II.  Generalities


II.1  Geometry of a hard disk drive

Basics

The generic term used to refer to the way the disk structures its data into platters, tracks and sectors, is its geometry. In the early days this was a relatively simple concept: the disk had a certain number of heads, tracks per surface, and sectors per track. These were entered into the BIOS set up so the PC knew how to access the drive.

With newer drives the situation is more complicated. The simplistic limits placed in the older BIOS's have persisted to this day, but the disks themselves have moved on to more complicated ways of storing data, and much larger capacities. The result is that tricks must be employed to ensure compatibility between old BIOS standards and newer hard disks.

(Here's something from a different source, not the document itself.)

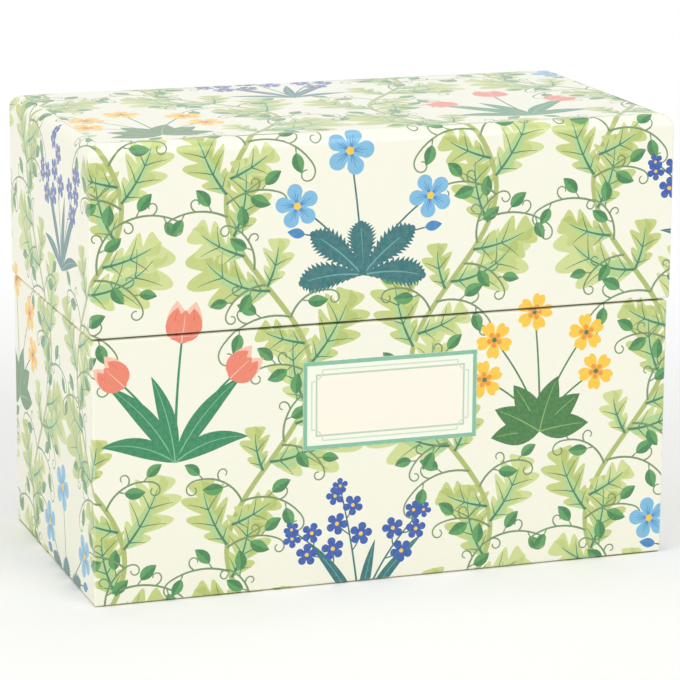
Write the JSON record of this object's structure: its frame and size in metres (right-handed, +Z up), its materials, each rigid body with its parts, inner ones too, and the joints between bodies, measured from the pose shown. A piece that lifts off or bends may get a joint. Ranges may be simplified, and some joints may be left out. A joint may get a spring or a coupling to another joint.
{
  "type": "index card box",
  "caption": "Rigid paper-covered card box with a deep hinged lid that closes over an inner neck, and a label on the front.",
  "frame": {"origin": "middle of the underside, on the table", "axes": "+X to the right seen from the front, +Y towards the hinge at the back, +Z up"},
  "size_m": [0.169, 0.0898, 0.1275],
  "materials": {
    "printed_paper": "satin",
    "label_paper": "satin",
    "plain_paper": "matte",
    "lining_paper": "matte",
    "stay_paper": "matte",
    "greyboard": "matte",
    "hinge_cloth": "matte"
  },
  "bodies": {
    "base": {"base_bottom_board": "greyboard", "base_front_board": "greyboard", "base_back_board": "greyboard", "base_left_board": "greyboard", "base_right_board": "greyboard", "base_corner_stays": "stay_paper", "base_wrap": "printed_paper", "base_underside_paper": "plain_paper", "neck_front_board": "greyboard", "neck_left_board": "greyboard", "neck_right_board": "greyboard", "neck_paper": "lining_paper", "floor_paper": "lining_paper", "back_lining": "lining_paper", "front_label": "label_paper", "hinge_cloth_lower": "hinge_cloth"},
    "lid": {"lid_top_board": "greyboard", "lid_front_board": "greyboard", "lid_back_board": "greyboard", "lid_left_board": "greyboard", "lid_right_board": "greyboard", "lid_corner_stays": "stay_paper", "lid_wrap": "printed_paper", "lid_wall_lining": "lining_paper", "lid_ceiling_paper": "lining_paper", "hinge_cloth_upper": "hinge_cloth"}
  },
  "joints": [
    {"name": "lid_hinge", "type": "hinge", "parent": "base", "child": "lid", "pos_m": [0, 0.04485, 0.0747], "axis": [-1, 0, 0], "range_deg": [0, 175]}
  ]
}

Note: These issues are related to IDE/ATA hard disks, not SCSI, which use a different addressing methodology.


Physical geometry

The physical geometry of a hard disk is the actual physical number of head, cylinder, and sector used by the disk. On older disks this is the only type of geometry that is ever used. The original setup parameters in the system BIOS are designed to support the geometries of these older drives, in particular the fact that every track has the same number of sectors.

All newer drives that use zoned bit recording must hide the internal physical geometry from the rest of the system, because the BIOS can only handle one number for sectors per track. These drives use logical geometry figures, with the physical geometry hidden behind routines inside the drive controller.

Logical geometry

Drive parameters obtained by its auto-detection in the system BIOS setup, additional software such as ATAID, or those printed in a hard disk's setup manual are the logical geometry parameters that the hard disk manufacturer has specified for the drive. Since newer drives use zoned bit recording and hence have ten or more values for sectors per track depending on which region of the disk is being examined, it is not possible to set up the disk in the BIOS using the physical geometry. Also, the BIOS has a limit of 63 sectors per track, and all newer hard disks average more than 100 sectors per track, so even without zoned bit recording, there would be a problem.

To get around this issue, the BIOS is given bogus parameters that give the approximate capacity of the disk, and the hard disk controller is given intelligence so that it can do automatic translation between the logical and physical geometry. Virtually all modern disks use a logical geometry with 16 heads and 63 sectors, since these are the largest values allowed by the BIOS. The actual physical geometry is totally different, but the BIOS (and the system) knows nothing about this. As far as the system is concerned, the disk has 16 heads and 63 sectors on every track, and the hard disk itself takes care of all the "dirty work". The physical geometry is totally hidden from view.

Here is an example showing the difference between the physical and logical geometry for a sample drive, a 3.8 GB Quantum Fireball TM (from [Quantum]):


Table II.1.1: Physical and logical geometry of 3.8 GB Quantum Fireball TM.
Specification Physical Geometry Logical Geometry
Read/Write Heads 6 16
Cylinders (tracks per Surface) 6,810 7,480
Sectors Per track 122 to 232 63
Total Sectors 7,539,840 7,539,840

The fact that both geometries equate to the same number of total sectors is not a coincidence. The purpose of the logical geometry is to enable access to the entire disk using terms that the BIOS can handle. The logical geometry could theoretically end up with a smaller number of sectors than the physical, but this would mean wasted space on the disk. It can never specify more sectors than physically exist, of course.

The translation between logical and physical geometry is the lowest level of translation that occurs when using a modern hard disk. It is different from BIOS geometry translation, which occurs at a higher level, to overcome hard disk capacity limitations (cf. [Kozierok]).